Oleh: Muhammad Yusuf, SH., MH *
Mapos, Dibanyak ruang diskusi hari ini, sejarah dan adat sering dijadikan bahan pembicaraan yang ringan—terlalu ringan. Ada yang menyamakan sejarah dengan cerita dapur: cukup dengan “katanya-katanya”, ditambah bumbu “saya dengar begitu”, lalu berani menyimpulkan seolah dirinya empu masa lalu.
Padahal sejarah bukan ruang gosip. Ia hidup dari sumber-sumber sahih: manuskrip kuno, kronik, catatan babad, lontaraq, hingga arsip resmi negara. Tanpa sumber itu, narasi yang kita bangun hanyalah dongeng yang tersesat dalam kabut.
Lebih menyedihkan lagi, banyak yang dengan percaya diri berbicara tentang sejarah bangsanya sendiri dengan urutan waktu yang keliru. Satu abad disamakan dengan satu generasi. Satu kerajaan dicampuradukkan dengan yang lain. Semua berangkat dari kalimat pamungkas: “Saya dengar dari orang tua dulu.”
Ini bukan hanya kesalahan, tapi bahaya. Karena serpihan-serpihan yang tidak utuh itu justru kerap dijadikan senjata untuk menyalahkan orang lain yang dianggap “tidak tahu sejarah”, padahal dirinya sendiri belum pernah menyentuh naskah sumber, apalagi membaca dengan teliti.
Hal yang sama terjadi dalam memahami adat dan budaya, khususnya dalam konteks sil-silahkan adat sebuah sistem nilai yang sarat makna di banyak masyarakat tradisional, termasuk Mandar. Sil-silahkan adat bukan sekadar soal garis keturunan atau gelar kehormatan. Ia adalah struktur nilai yang mengatur posisi sosial, hak, dan kewajiban seseorang dalam tatanan masyarakat.
Namun kini, makna luhur itu mulai kabur. Banyak yang mengutip sil-silahkan adat tanpa memahami konteksnya, bahkan mempergunakannya untuk menjustifikasi kepentingan pribadi. Generasi muda pun makin asing, karena tak lagi dikenalkan pada narasi otentik, melainkan hanya pada potongan-potongan cerita yang sudah tercemar.

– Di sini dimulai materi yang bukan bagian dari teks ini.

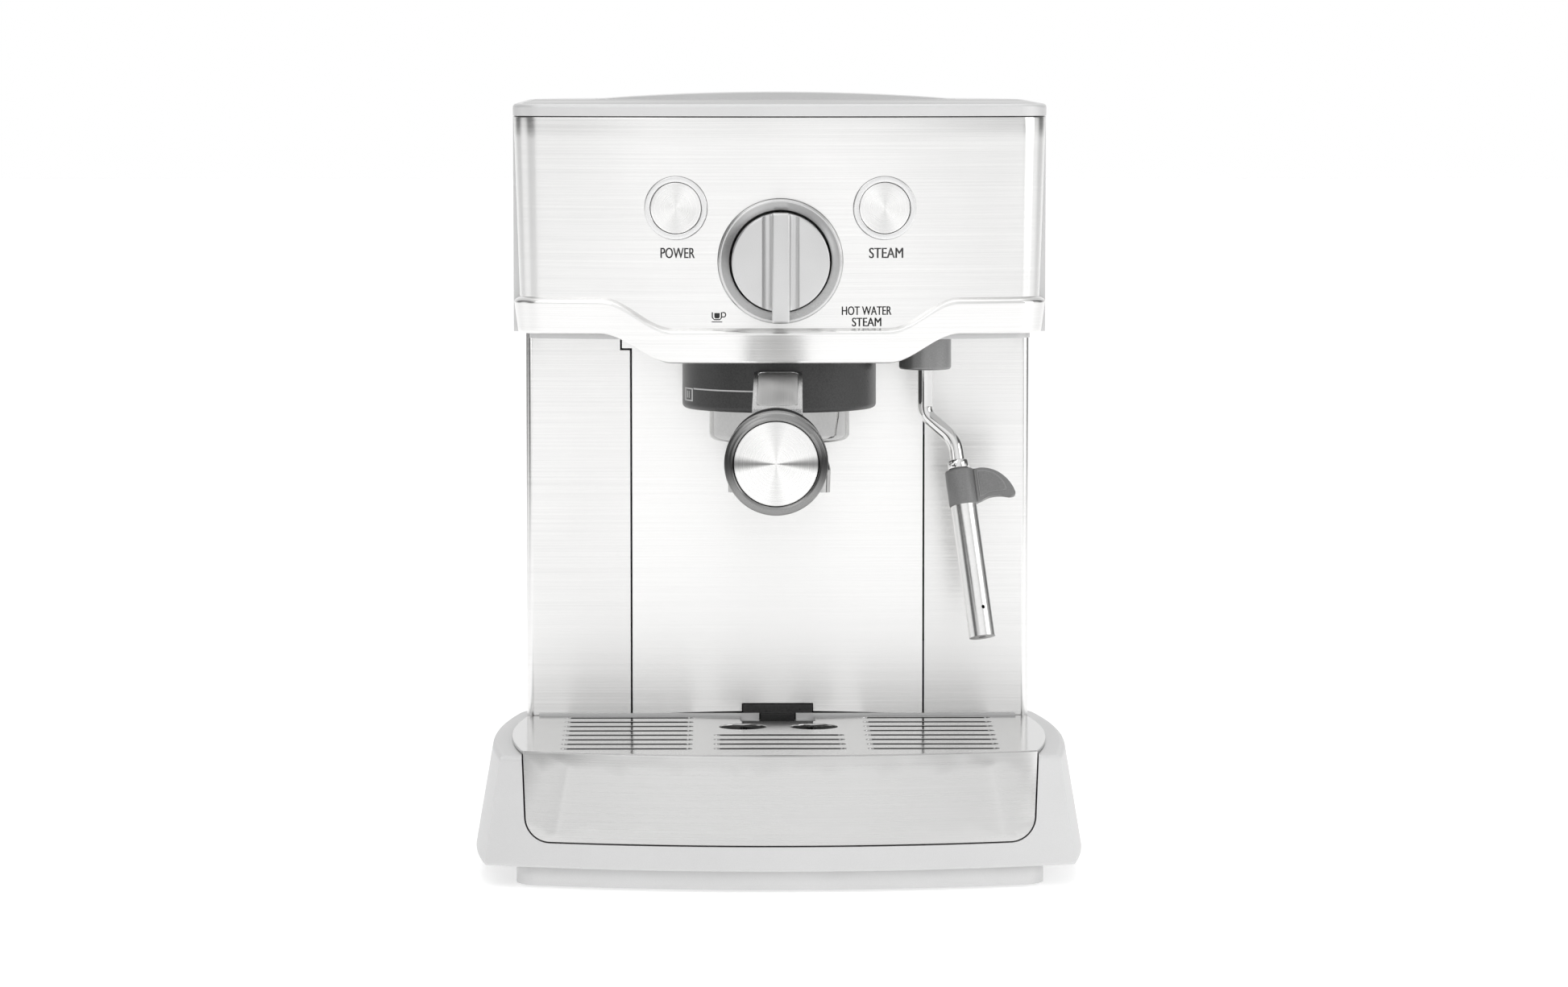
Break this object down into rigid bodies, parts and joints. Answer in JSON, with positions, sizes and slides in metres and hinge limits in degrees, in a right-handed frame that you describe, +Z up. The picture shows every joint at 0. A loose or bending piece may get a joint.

Sejarah dan adat adalah dua pilar yang menopang jati diri kita sebagai bangsa. Keduanya tidak bisa dipisahkan. Sejarah memberi arah, adat memberi akar. Tapi keduanya menuntut kerendahan hati dalam belajar dan keberanian untuk berkata: “Saya belum tahu, maka saya ingin mencari tahu.”
Kita tidak boleh berhenti pada cerita-cerita muara yang keruh, lalu mengira itu adalah sumber. Kita harus berani menapaki arusnya dari hulu: membaca lontaraq, meneliti arsip, mendengar dari para tetua yang masih memegang ingatan kolektif. Di sanalah kebenaran bertumbuh.
Jika generasi hari ini gagal membedakan antara mitos dan sejarah, antara warisan adat dan manipulasi simbol, maka yang hilang bukan hanya kearifan, tetapi arah masa depan.
Sudah saatnya kita berhenti mempermainkan sejarah dan adat. Bangsa yang kuat dibangun dari ingatan yang jernih dan akar yang dalam.